►

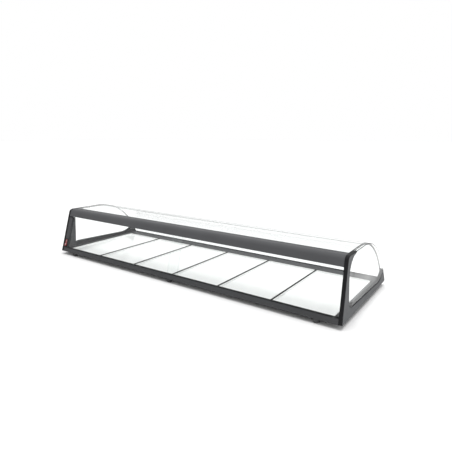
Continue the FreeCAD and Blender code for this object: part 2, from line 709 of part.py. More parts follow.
def tray(index):
    x = WELL_MIDDLE + (index - (TRAY_COUNT - 1) / 2) * PITCH
    y = WELL_FRONT + TRAY_GAP
    half = TRAY_WIDTH / 2
    outer = box(x - half, x + half, y, y + TRAY_LENGTH, TRAY_FOOT, TRAY_FOOT + TRAY_HEIGHT)
    outer = outer.makeFillet(TRAY_CORNER, upright_edges(outer))
    wall = TRAY_WALL
    inner = box(x - half + wall, x + half - wall, y + wall, y + TRAY_LENGTH - wall,
                TRAY_FOOT + wall, TRAY_FOOT + TRAY_HEIGHT + wall)
    inner = inner.makeFillet(TRAY_CORNER - wall, upright_edges(inner))
    floor = [e for e in inner.Edges if e.BoundBox.ZMax < TRAY_FOOT + 1.5 * wall]
    inner = inner.makeFillet(2 * wall, floor)
    return outer.cut(inner)


# ---------------------------------------------------------------- feet and fasteners
def foot_places():
    end = INNER - FOOT_INSET
    return [(x, y) for x in (-end, 0, end) for y in (FOOT_FRONT, DEPTH - FOOT_REAR)]


def feet():
    height = BASE - PAN_THICK
    shapes = []
    for x, y in foot_places():
        foot = Part.makeCone(FOOT_DIAMETER / 2 - 1, FOOT_DIAMETER / 2, height, vec(x, (y, 0)))
        foot = foot.cut(upright(x, y, 0, FOOT_RECESS, FOOT_RECESS_DEPTH))
        shapes.append(foot.cut(upright(x, y, 0, SCREW_SHANK + 2 * SCREW_CLEARANCE, height)))
    return Part.makeCompound(shapes)


def foot_screws():
    shapes = []
    for x, y in foot_places():
        shank = upright(x, y, FOOT_RECESS_DEPTH, SCREW_SHANK, BASE + SCREW_BITE - FOOT_RECESS_DEPTH)
        head = upright(x, y, FOOT_RECESS_DEPTH - SCREW_HEAD_HEIGHT, SCREW_HEAD, SCREW_HEAD_HEIGHT)
        shapes.append(head.fuse(shank).removeSplitter())
    return Part.makeCompound(shapes)


def stud_places():
    """Hidden studs that hold an end frame to the front rail, the rear rail and the beam."""
    return {"front": (FRONT_STUD[0], BASE + FRONT_STUD[1]),
            "rear": (DEPTH - REAR_STUD_SETBACK, BASE + REAR_STUD_HEIGHT),
            "beam": (CORNER_Y + BEAM_STUD_PAST_CORNER, TOP - BEAM_STUD_DROP)}


def stud(place, clearance=0.0):
    y, z = stud_places()[place]
    length = STUD_IN_RAIL + STUD_IN_FRAME
    return along_x(INNER - STUD_IN_RAIL, y, z, STUD_DIAMETER + 2 * clearance, length)


RIGHT_STUDS = ("front", "rear", "beam")
LEFT_STUDS = ("rear", "beam")


def frame_studs():
    right = [stud(place) for place in RIGHT_STUDS]
    left = [mirrored(stud(place)) for place in LEFT_STUDS]
    return Part.makeCompound(right + left)


def drilled(solid):
    """A rail, beam or end frame with the holes for the studs that enter it."""
    for place in RIGHT_STUDS:
        solid = solid.cut(stud(place, STUD_CLEARANCE))
    for place in LEFT_STUDS:
        solid = solid.cut(mirrored(stud(place, STUD_CLEARANCE)))
    return solid


def tapped(solid):
    """A rail with the holes that the foot screws bite into."""
    for x, y in foot_places():
        solid = solid.cut(upright(x, y, BASE, SCREW_SHANK + 2 * SCREW_CLEARANCE, SCREW_BITE))
    return solid


# ---------------------------------------------------------------- all nodes
def build():
    left_door_x = HOUSING_FACE + DOOR_END_GAP
    right_door_x = INNER - DOOR_END_GAP - DOOR_LENGTH
    y, z = inlet_y(), BASE + INLET_HEIGHT
    left_frame = drilled(mirrored(end_frame()))
    left_frame = left_frame.cut(along_x(-HALF, y, z, INLET_FLANGE, INLET_FLANGE_THICK))
    left_frame = left_frame.cut(along_x(-HALF, y, z, INLET_SLEEVE, END_THICK))
    nodes = {
        "end_frame_right": drilled(end_frame()),
        "end_frame_left": left_frame,
        "front_rail": tapped(drilled(front_rail())),
        "rear_rail": tapped(drilled(rear_rail())),
        "side_rail_right": side_rail(WELL_RIGHT, INNER, WELL_FRONT),
        "side_rail_left": side_rail(WELL_LEFT, -INNER, POST_REAR),
        "lower_door_track": lower_track(),
        "upper_door_track": upper_track(),
        "top_beam": drilled(top_beam()),
        "led_board": led_board(),
        "lamp_diffuser": lamp_diffuser(),
        "curved_glass": curved_glass(),
        "glass_front_seal": glass_front_seal(),
        "glass_rear_seal": glass_rear_seal(),
        "door_left": door(left_door_x, SLOT_ONE, left_door_x + FINGER_HOLE_INSET),
        "door_right": door(right_door_x, SLOT_TWO, right_door_x + DOOR_LENGTH - FINGER_HOLE_INSET),
        "door_glides_left": door_glides(left_door_x, SLOT_ONE),
        "door_glides_right": door_glides(right_door_x, SLOT_TWO),
        "control_housing": control_housing(),
        "switch_frame": switch_frame(),
        "switch_rocker": switch_rocker(),
        "switch_pin": switch_pin(),
        "switch_terminals": switch_terminals(),
        "thermostat": thermostat(),
        "terminal_block": terminal_block(),
        "wire_harness": wire_harness(),
        "inlet_bush": inlet_bush(),
        "bottom_pan": bottom_pan(),
        "insulation": insulation(),
        "heat_plate": heat_plate(),
        "overheat_cutoff": overheat_cutoff(),
        "feet": feet(),
        "foot_screws": foot_screws(),
        "frame_studs": frame_studs(),
    }
    pairs = {"end_trim": end_trim(), "end_panel": end_panel(), "end_gasket": end_gasket(),
             "glass_joint": glass_joint(), "lamp_holder": lamp_holder()}
    for name, solid in pairs.items():
        nodes[name + "_right"] = solid
        nodes[name + "_left"] = mirrored(solid)
    for index in range(HEATER_COUNT):
        nodes["heater_mat_%d" % (index + 1)] = heater_mat(index)
    for index in range(TRAY_COUNT - 1):
        nodes["divider_%d" % (index + 1)] = divider(index)
    for index in range(TRAY_COUNT):
        nodes["tray_%d" % (index + 1)] = tray(index)
    return nodes


os.makedirs("parts", exist_ok=True)
for name, shape in build().items():
    shape.exportStep("parts/%s.step" % name)
    print("%-20s solids %d valid %s volume %.0f" % (name, len(shape.Solids), shape.isValid(), shape.Volume))
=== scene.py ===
"""Finished pieces, finishes and studio for a countertop hot food display case.

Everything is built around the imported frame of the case, in metres, +Z up. X runs along the case,
the service side with the sliding doors faces -Y and the curved glass faces +Y. Outlines are drawn
in the YZ plane and drawn out along X.
"""

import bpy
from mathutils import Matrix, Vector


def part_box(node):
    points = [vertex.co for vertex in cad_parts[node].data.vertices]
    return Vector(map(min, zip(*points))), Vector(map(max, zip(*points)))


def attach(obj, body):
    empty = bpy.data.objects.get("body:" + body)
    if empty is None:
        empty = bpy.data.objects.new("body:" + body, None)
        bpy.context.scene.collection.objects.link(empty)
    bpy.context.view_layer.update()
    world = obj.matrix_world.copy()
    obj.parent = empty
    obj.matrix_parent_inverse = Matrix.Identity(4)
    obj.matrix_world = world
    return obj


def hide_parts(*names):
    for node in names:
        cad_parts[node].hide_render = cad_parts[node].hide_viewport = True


bl_info = {
    "name": "Hot food display case",
    "version": (1, 0, 0),
    "blender": (4, 5, 0),
    "location": "View3D > Sidebar > Display case",
    "description": "Builds the finished pieces of a countertop hot food display case",
    "category": "Add Mesh",
}

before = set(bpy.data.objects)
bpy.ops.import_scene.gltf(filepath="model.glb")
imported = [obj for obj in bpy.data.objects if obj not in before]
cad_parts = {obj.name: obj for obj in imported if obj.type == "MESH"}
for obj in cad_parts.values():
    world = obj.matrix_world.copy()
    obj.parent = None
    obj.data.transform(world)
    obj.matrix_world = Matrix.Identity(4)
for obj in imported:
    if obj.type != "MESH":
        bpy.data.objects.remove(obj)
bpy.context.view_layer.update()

import math

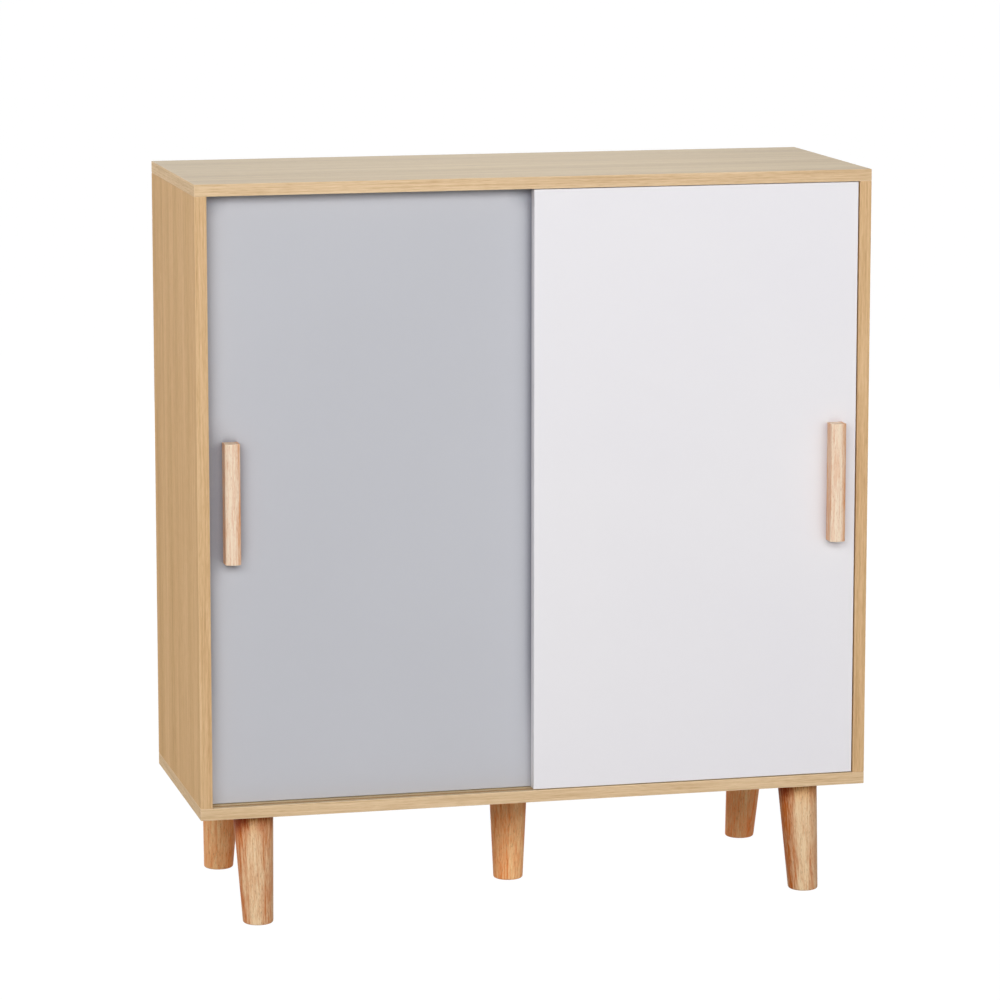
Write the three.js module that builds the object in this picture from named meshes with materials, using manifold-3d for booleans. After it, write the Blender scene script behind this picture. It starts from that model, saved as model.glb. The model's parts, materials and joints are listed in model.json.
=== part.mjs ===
// Sliding door cabinet on five turned legs. A grey door runs in the rear track and a white door in
// the front track, before two bays with an adjustable shelf each.
// Millimetres, +Z up, front towards -Y, left is -X. The origin is on the floor, at the middle foot.

import * as THREE from 'three';
import { RoundedBoxGeometry } from 'three/addons/geometries/RoundedBoxGeometry.js';
import { mergeVertices, toCreasedNormals } from 'three/addons/utils/BufferGeometryUtils.js';
import Module from 'manifold-3d';

const wasm = await Module();
wasm.setup();

// Carcase
const cabinetWidth = 800;
const cabinetDepth = 300;
const carcaseHeight = 734;
const boardThickness = 14;
const boardRounding = 0.6;

// Back panel, let into a groove all round
const backThickness = 3;
const backInset = 8;
const backGrooveDepth = 6;
const backClearance = 0.3;

// Legs, splayed forwards and backwards at the corners and upright in the middle
const legHeight = 128;
const legTopRadius = 23.7;
const legFootRadius = 17.8;
const legFootRounding = 2.4;
const legSplay = 28;
const legSideInset = 69;
const legEndInset = 46;

// Bolt that holds a leg: a wood screw below the joint, a machine thread above it
const boltRadius = 4;
const boltWoodLength = 32;
const boltMachineLength = 10.5;
const boltPointLength = 6;
const boltCoreRadius = 3.2;
const boltNeckLength = 2;
const boltClearance = 0.25;

// Doors
const doorThickness = 14;
const doorOverlap = 10.4;
const doorSetback = 2;
const doorFaceGap = 3;
const doorEndGap = 1.2;
const doorFloorGap = 0.8;
const doorHeadGap = 0.8;
const doorStopGap = 1;

// Track in the bottom board: a groove with a plastic channel in it
const trackGrooveWidth = 7;
const trackGrooveDepth = 6;
const trackWall = 1.2;
const trackClearance = 0.1;
const trackEndClearance = 0.3;

// Guide groove in the top board
const guideGrooveWidth = 6;
const guideGrooveDepth = 7;

// Roller in the bottom edge of a door
const rollerInset = 48;
const wheelRadius = 9;
const wheelThickness = 3.4;
const wheelChamfer = 0.5;
const wheelHubRadius = 3.6;
const wheelRimWidth = 2.2;
const wheelWebRecess = 0.6;
const wheelFloorClearance = 0.2;
const axleRadius = 1.5;
const axleClearance = 0.1;
const axleEmbedding = 1.5;
const housingLength = 40;
const housingWidth = 9.6;
const housingHeight = 20;
const housingClearance = 0.2;
const slotSideClearance = 0.4;
const slotEndClearance = 1.2;

// Sprung guide in the top edge of a door
const guideInset = 48;
const pinRadius = 2.5;
const pinReach = 5;
const pinCollarRadius = 3.45;
const pinCollarHeight = 2;
const pinTailRadius = 1.4;
const pinTailLength = 8;
const sleeveWall = 1.5;
const sleeveFloor = 1.5;
const sleeveLip = 2;
const sleeveClearance = 0.2;
const pinMouthClearance = 0.25;
const pinChamberClearance = 0.25;
const pinSeatClearance = 0.3;
const pinFloorClearance = 1;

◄

## [Stated task]
Copy each line in the data that holds the word "context".

## [Solution to this problem]
        bpy.context.scene.collection.objects.link(empty)
    bpy.context.view_layer.update()
bpy.context.view_layer.update()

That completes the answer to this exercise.